Ogni tanto, nel nostro Paese, riaffiora un "giudice a Berlino". Questa volta lo si è intravisto nella pronuncia del Tribunale del Riesame di Milano che, con parole di straordinaria nettezza, ha demolito l'impianto accusatorio costruito dalla procura milanese. Un impianto che, sulla base di intercettazioni parziali e di frammenti di conversazioni estrapolate da chat, ha tenuto agli arresti domiciliari, o addirittura in carcere, i protagonisti di quello che era stato definito un "sistema corrotto" dietro lo skyline del capoluogo lombardo.
I giudici hanno bollato come "svilenti" le tesi dei pubblici ministeri, smascherando la fragilità di un castello di carte costruito su suggestioni moralistiche e interpretazioni maliziose: ogni contratto ridotto a presunta tangente, ogni opinione a indebita pressione, ogni attività economica a sordida tresca.
La vicenda è lungi dall'essere conclusa. Altri ricorsi e nuove pronunce attendono di delineare il quadro definitivo. Ma già ora appare evidente un primo dato: la magistratura, almeno in questa circostanza, ha dimostrato la capacità di correggere se stessa. Ciò che invece rimane silente e immobile è la politica. E lo spettacolo che essa offre è, ancora una volta, deprimente: un atteggiamento autolesionista che mina la credibilità delle istituzioni e produce effetti distruttivi sull'economia reale.
Sorprende che la politica, in particolare quella che governa Milano da oltre quindici anni, non abbia avuto il coraggio di pronunciare parole analoghe a quelle del Riesame: riconoscere cioè che le politiche urbanistiche che hanno mutato il volto della città trasformandola in una delle capitali europee più dinamiche e moderne erano legittime, e che dietro quelle scelte non si celava il verminaio che una parte della stampa, spesso complice delle tesi accusatorie, aveva insinuato. Al contrario, la politica meneghina è stata più rapida della stessa giustizia nel trarre conseguenze: nel sacrificare un assessore, nel recitare un pentimento che precedeva persino l'individuazione del "peccato", nell'invocare a gran voce l'esigenza di un cambiamento sistemico.
Nelle ore più concitate, solo una voce si è levata a difesa del percorso intrapreso da Milano: quella di Roberto Vecchioni. Con l'autorevolezza dei suoi ottant'anni, il professore-musicista, parlando da Portofino luogo forse inviso ai giacobini di ogni stagione ha saputo ricordare una verità elementare: aiutare le periferie non può voler dire punire chi è riuscito ad andare avanti, facendo di Milano un polo di attrazione economica e turistica. Nelle sue parole si è colta la differenza tra equità sociale e quella revance che troppo spesso viene cavalcata da una politica smaniosa di consensi effimeri e pronta a brandire le carte bollate come arma di lotta.
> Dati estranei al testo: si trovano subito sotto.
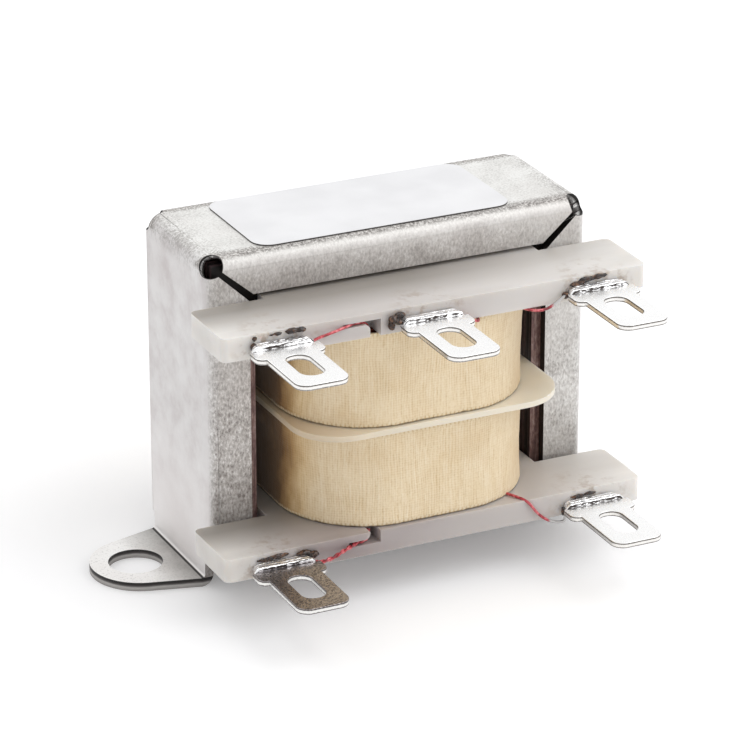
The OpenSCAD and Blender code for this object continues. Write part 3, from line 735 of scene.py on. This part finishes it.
for name in NODES:
    if "laminations" in name:
        dress(NODES[name], steel)
    elif name == "label":
        dress(NODES[name], film)


# ---------- folded channel ----------

# The front lip's lower edge is rolled up a little, which leaves a dark line over the board
LIP_ROLL = 0.25
CHANNEL_SMOOTH = 50
channel = copy_of("channel_frame")


def on_top_lip(spot):
    """Whether a point lies on the front lip that hangs from the channel's top."""
    return spot.y < STACK_FRONT and abs(spot.x) < OPEN_X - 0.05 and spot.z > OPEN_TOP


lip_low = min(v.co.z / MM for v in channel.data.vertices if on_top_lip(v.co / MM))
pick(channel, "VERT", lambda points: on_top_lip(points[0]) and points[0].z < lip_low + 0.02)
bpy.ops.transform.translate(value=(0, 0, LIP_ROLL * MM))
present(even(channel, CHANNEL_SMOOTH), "folded_channel_frame", zinc, "zinc_sheet",
        "channel_frame")


# ---------- bobbin and lugs with their edges eased ----------

BOBBIN_EASE = 0.12
LUG_EASE = 0.09


def eased(node, width):
    """A copy of a solid with its sharp edges rounded by width millimetres."""
    piece = copy_of(node)
    use(piece, "BEVEL", width=width * MM, segments=2, limit_method="ANGLE",
        angle_limit=math.radians(40))
    return even(piece, 35)


present(eased("bobbin", BOBBIN_EASE), "moulded_bobbin", nylon, "nylon", "bobbin")
for name in LUGS:
    coat = dull_tin if name == "primary_lug_left" else tin
    present(eased(name, LUG_EASE), "tinned_" + name, coat, "tinned_brass", name)


# ---------- windings, seen through the wire grooves only ----------

# How far the wire lies under the tape; the outer wall starts at this share of the half widths
UNDER_TAPE = 0.45
OUTER_WALL = 0.75

for name in NODES:
    if not name.endswith("_winding"):
        continue
    winding = copy_of(name)
    high = corners(name)[1]
    pick(winding, "VERT", lambda points: abs(points[0].x) > OUTER_WALL * high.x
         or abs(points[0].y) > OUTER_WALL * high.y)
    bpy.ops.transform.resize(value=(1 - UNDER_TAPE / high.x, 1 - UNDER_TAPE / high.y, 1),
                             center_override=(0, 0, 0))
    present(smooth(winding, 60), name + "_turns", copper, "magnet_wire", name)


# ---------- coils wrapped in cloth tape ----------

# Corner radius of the wrapped coil seen from above, the tape's thickness, and the hem that its
# last turn leaves: how wide, and how far proud
COIL_CORNER = 8.2
TAPE_THICK = 0.33
HEM = 0.3
HEM_PROUD = 0.09

# How often each corner of the wall is cut, and its flat parts along X, Y and Z
CORNER_CUTS = 48
WALL_CUTS = (23, 41, 31)

# How far the tape lies under the solid's face, sags at half height, waves and ripples, leans in
# at the lower end of the flanks, and frays at its lower edge
TAPE_UNDER = 0.04
SAG = 0.2
WAVE = 0.14
RIPPLE = 0.035
LEAN_IN = 0.25
FRAY = 0.09


def around(spot, half_x, half_y):
    """How far round the coil a point lies, from the middle of the back, and which way is out."""
    flat_x, flat_y = half_x - COIL_CORNER, half_y - COIL_CORNER
    core = Vector((max(-flat_x, min(flat_x, spot.x)), max(-flat_y, min(flat_y, spot.y))))
    out = (Vector((spot.x, spot.y)) - core).normalized()
    quarter = flat_x + flat_y + COIL_CORNER * math.pi / 2
    if abs(out.x) < 1e-4:
        return core.x if out.y > 0 else 2 * quarter - core.x, out
    if abs(out.y) < 1e-4:
        return quarter - core.y if out.x > 0 else 3 * quarter + core.y, out
    turn = math.atan2(out.x, out.y) % (2 * math.pi)
    flats = (flat_x, flat_x + 2 * flat_y, 3 * flat_x + 2 * flat_y, 3 * flat_x + 4 * flat_y)
    return COIL_CORNER * turn + flats[int(turn // (math.pi / 2))], out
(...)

Da questa vicenda, la politica avrebbe dovuto trarre almeno una lezione. Negli ultimi quindici anni, inseguendo gli umori di piazze rancorose e i moralismi del Savonarola di turno, il Parlamento ha approvato una legislazione ambigua, che concede al magistrato più zelante il potere di trasformare scelte opinabili ma legittime in sospetti di corruzione, decisioni politiche discutibili ma legali in sistemi opachi, normali contratti e contatti in sordidi intrecci di interessi.
Se la magistratura, come nel caso milanese, ha avuto la forza di emendare se stessa, ora è la politica a dover dimostrare altrettanto coraggio.
Perché se il Parlamento non saprà correggere la deriva giustizialista che esso stesso ha alimentato, allora sarà chiaro che questo Paese non ha bisogno soltanto di una riforma della giustizia: ha bisogno, prima ancora, di una riforma della politica.